A concert in Dublin at the Royal Irish Academy of Music 8 September 2016
A recital lecture: Practise-led research on the musical gestures embedded in François Couperin’s harpsichord music
Assi Karttunen, DMus, postdoc-researcher
Sibelius-Academy
François Couperin (1668-1733): Le Quatrième (et dernier) livre de pièces de clavecin (1730) L'exquise, allemande ; Les Pavots ; Les Chinois, 27e ordre.
Harpsichord, Assi Karttunen
Abstract
My lecture recital will focus on some methodological choices concerning my recent and on-going research into musical gestures combined with some examples composed by François Couperin. My examples include orientalistic, grotesque gestures of Les Chinois (27e ordre) as well as musically gestural detachment and disorientation of Les Pavots (27e ordre).
The approach I chose this time proceeds in line with Hans Robert Jauss (1982,141–142) and is based on successive, hermeneutical readings: “In the poetic text, aesthetic understanding is primarily directed at the process of perception; therefore it is hermeneutically related to the horizon of expectations of the first reading – which often, especially with historically distant texts or with hermetic lyrics, can only be made visible in its shaped coherence and its fullness of significance through repeated reading.”
Firstly, this implies in my case, practicing and embodied reading of the musically gestural movements embedded in the notation. The second reading, which already has been introspectively referred to the first reading, seeks musical-rhetorical sources relevant for the particular piece of music and asks, what kind of horizons of expectations this specific piece of music created at the time it was composed. Thirdly, I have often included a reading of the contemporary performing context or a description of practice-based processes. These series of readings may at least provide wide-ranging view-points necessary for someone listening and performing the repertory. Also, this approach will bring forth musician’s bodily ways of score-reading.

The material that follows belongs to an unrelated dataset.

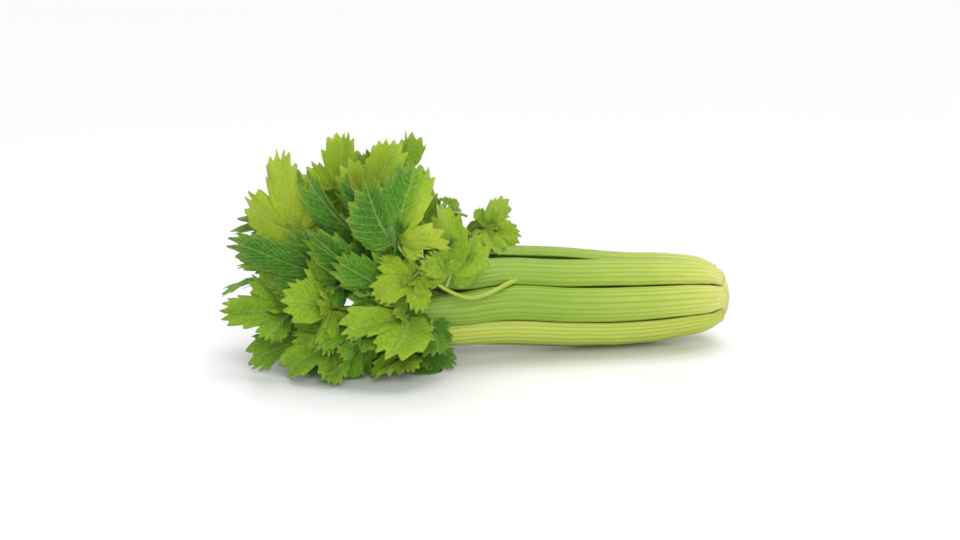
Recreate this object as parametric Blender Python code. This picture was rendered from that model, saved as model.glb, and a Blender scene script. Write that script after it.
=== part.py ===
"""Head of celery lying on its side: a trimmed butt, fourteen stalks nested round it in three
rings, side stems, and the leaflets that the stalks and side stems carry.

Lengths are in metres. The head is laid out in its own coordinates: x = -s, where s runs from the
cut face of the butt (s = 0) towards the leaves; y is across, with the front at -y; z is up from
the table. At the end the whole head is moved so that its box stands centred on the origin.
"""

import math

import bmesh
import bpy
import numpy as np
from mathutils import Vector
from mathutils.bvhtree import BVHTree

# Driving dimensions -------------------------------------------------------------------------
BUNDLE_RADIUS = 0.041       # centre of the bundle to the crown of an outer stalk
BUNDLE_LENGTH = 0.200       # cut face to where the stalks part
BUNDLE_LIFT = 0.008         # rise of the bundle's axis at its leaf end
BROAD_PAST = 0.025          # end of the bundle to where a stalk begins to narrow
OUTER_TURN, INNER_TURN, HEART_TURN = 121.0, 100.0, 60.0   # degrees, place of each ring's first

OUTER_WIDTH, INNER_WIDTH, HEART_WIDTH = 0.0290, 0.0260, 0.0170
OUTER_WALL, INNER_WALL, HEART_WALL = 0.0074, 0.0062, 0.0048
RING_GAP = 0.0025           # between one ring of stalks and the next
SIDE_GAP = 0.0008           # least space between neighbours in a ring; they squeeze each other to it
CURL = 0.34                 # depth of a stalk's section, as a share of its width
STEM_WIDTH = 0.0042         # where a stalk ends as a leaf stem
SIDE_STEM_WIDTH = 0.0038

BUTT_RADIUS = 0.0205
BUTT_LENGTH = 0.034
BUTT_RIM = 0.0015           # rounding of the trimmed edge
BASE_START = 0.004          # cut face to the foot of an outer stalk
RING_STEP = 0.010           # each inner ring is seated this much higher up the butt
FLARE = 0.085               # length over which a stalk swells from its foot to full width
SWELL = ((0.0, 0.0), (0.18, 0.50), (0.42, 0.74), (1.0, 1.0))   # share of the flare, of the swelling
ARCHES = {"g": 0.005}       # how far a stalk bows out of the bundle between butt and leaves

LEAF_WIDTH = 0.0250         # half width of a blade of size 1
LEAF_STEM = 0.0013          # half width of a leaflet's own stem
LEAF_THICKNESS = 0.0012
LEAF_FOLD = 16.0            # degrees that each half of a blade rises from its midrib

SEAT_GAP = 0.0003           # between a piece and what it is seated on
CLEARANCE = 0.0004          # kept between leaflets and everything else

STALK_SIDES = (7, 5)        # points round the outer and the inner face of a section
STALK_STEPS = 15
LEAF_SHAPE = ((0.00, 0.00), (0.10, 0.00), (0.20, 0.02), (0.28, 0.50), (0.40, 1.00), (0.52, 0.78),
              (0.64, 0.80), (0.80, 0.50), (0.93, 0.18), (1.00, 0.02))   # along, half width

LAYOUT_RADIUS = 0.041       # bundle radius that the y and z in the tables below are laid out for

# Where the freed stalks lead: points (s, y, z) in millimetres, with s measured from the end of
# the bundle. The outer ones are named round the bundle from its top front, by way of the table.
OUTER_ROUTES = {
    "a": ((45, -26, 82), (83, -30, 101), (103, -28, 132)),
    "b": ((50, -42, 50), (95, -44, 52), (138, -46, 58)),
    "c": ((45, -31, 19), (90, -38, 21), (134, -46, 26)),
    "d": ((45, 6, 9), (90, 2, 15), (145, -4, 18)),
    "e": ((45, 38, 27), (90, 48, 26), (134, 60, 28)),
    "f": ((45, 43, 64), (85, 50, 74), (122, 60, 94)),
    "g": ((40, 18, 96), (68, 24, 112), (90, 26, 138)),
}
INNER_ROUTES = {
    "h": ((45, -7, 78), (92, -8, 100), (122, -6, 136)),
    "i": ((45, -29, 45), (110, -22, 70), (161, -8, 105)),
    "j": ((45, 3, 22), (110, -12, 32), (172, -22, 46)),
    "k": ((45, 29, 54), (100, 30, 80), (146, 36, 112)),
}
HEART_ROUTES = {
    "l": ((45, 10, 66), (100, 8, 88), (142, 12, 124)),
    "m": ((45, -17, 49), (105, -2, 60), (162, 8, 76)),
    "n": ((45, 11, 36), (105, 18, 46), (166, 24, 58)),
}
# Side stems: what carries each, where along it, and the points it runs through.
SIDE_STEMS = {
    "side_stem_a": ("stalk_a", 0.60, ((40, -55, 65), (65, -60, 80), (90, -60, 105))),
    "side_stem_c": ("stalk_c", 0.80, ((98, -53, 27), (116, -57, 29))),
    "side_stem_f": ("stalk_f", 0.80, ((96, 68, 90), (104, 76, 106))),
    "side_stem_g": ("stalk_g", 0.66, ((26, 30, 104), (36, 32, 116))),
}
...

The research of musical gesture has consisted of delightfully resourceful ways of exploring music and its corporeality. Instead of merely relying on score-driven methods, the research of gesture has implied versatile ways of studying perception and embodiment of music. The practice of calling this embodiment “gestures” instead of mere “movements” is based on the gesture´s ability to refer to the meaning embedded in the movement being used (Godøy & Leman ed. 2010,13). “Movement denotes physical displacement of an object in a place, whereas meaning denotes the mental activation of an experience (Ibid., 2010,13).
For example, Martin Knust (2008) has researched gestures and modes of artful text-delivery: recitation and declamation influencing Wagner’s compositional technique. Rolf Inge Godøy and Marc Leman have developed gestural mapping strategies (wearable sensors) and analysed the received data in research that was published in 2010. Jed Wentz (2010) has combined both traditional academic study and a newer kind of inquiry known as research in and through performance in his study on the relationship between gesture, affect and rhythmic freedom in the performance of French tragic opera from Lully to Rameau. Elisabeth Le Guin´s study, The Boccherini’s Body, (2005) includes a revealing chapter on gestures embedded in Boccherini’s music. Not to mention books on historical acting written by Joseph Roach (1985), Angelica Goodden (1987), Sabine Chaouche (2001), and the book of essays edited by Jacqueline Waeber (2009).
My study represents an alternative version of historically informed performance studies. The archaic, metaphoric and poetic associations related to musical gestures are explored in our contemporary context of musical perception.
Keywords:
Embodiment, gesture, Baroque, rhetoric, metaphor, reading, artistic research, historically informed performance HIP, performance practice, reception
Literature:
Jauss, Hans Robert 1982. Toward an Aesthetic Reception. Minneapolis: University of Minnesota Press.
CV in English
www.assikarttunen.fi
Harpsichordist Assi Karttunen has specialized in performing and researching Baroque music. She also performs in interdisciplinary groups with experimental and contemporary repertory in Finland and abroad.
Karttunen works as a musician-researcher and as a teacher at the DocMus, Doctoral school of Sibelius Academy, and teaches harpsichord playing and basso continuo at the Early Music faculty, Sibelius Academy.
She has recorded 4 solo albums (Alba, Divine Art) and has played in several orchestras and ensembles, currently working in Elysian Fields-workshop www.elysion.fi, which has been founded by her and her colleagues. The emphasis of her thesis was on the aesthetic and philosophical background of the eighteenth-century French cantata.